En principe, même si c’est un peu tôt pour pouvoir l’apprécier, il y a de l’interopérabilité entre toutes les exigences réglementaires. L’objectif essentiel est d’éviter l’empilement de bases normatives et les incohérences réglementaires en matière de RSE qui obligent de refaire les exercices pour arriver à un même niveau. Il faut que chaque réglementation se réponde. Les informations doivent être réutilisables. Nous sommes tous dans l’attente de voir comment cela va se matérialiser mais nous avançons dans la bonne direction.
Que conseilleriez-vous aux directions juridiques pour anticiper la stratégie ESG de leurs société ?
En France, depuis la loi Pacte, il y a un renforcement des enjeux RSE au sein de chaque conseil d’administration. En effet, la loi Pacte a modifié le code de commerce et rend responsable les administrateurs. Ces derniers doivent veiller à ce que les décisions prennent en compte les aspects RSE. Au sein des conseils d'administration, il y a une montée en puissance très nette de la RSE qui n’était pas la préoccupation principale mais qui le devient.

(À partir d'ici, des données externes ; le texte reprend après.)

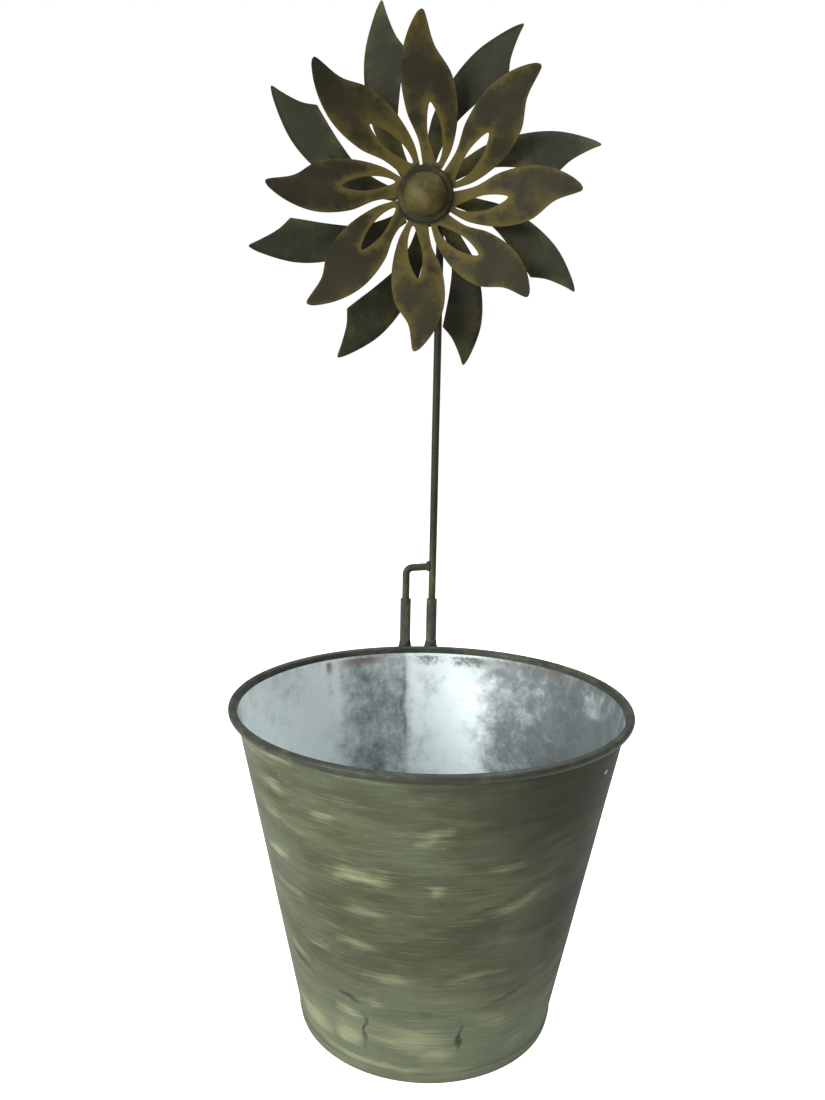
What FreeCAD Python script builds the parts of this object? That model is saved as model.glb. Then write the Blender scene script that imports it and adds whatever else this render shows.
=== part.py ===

De plus en plus d’entreprises se dotent d’ailleurs de missions RSE.
De plus, la CSRD va renforcer de façon évidente le trio finance, juridique et développement durable. La grande force de la CSRD est d’obliger à penser en transversalité. Tout est totalement imbriqué d’autant que les agences de notation regardent de manière très précise ce que font les entreprises. Elles observent, dans le détail, l’impact et la trajectoire carbone. Demain, sera également regardée la trajectoire biodiversité : c’est-à-dire comment l’entreprise prend en compte ses externalités positives et négatives à l’égard de la biodiversité. Enfin, le dernier sujet concernera l’épuisement des ressources naturelles.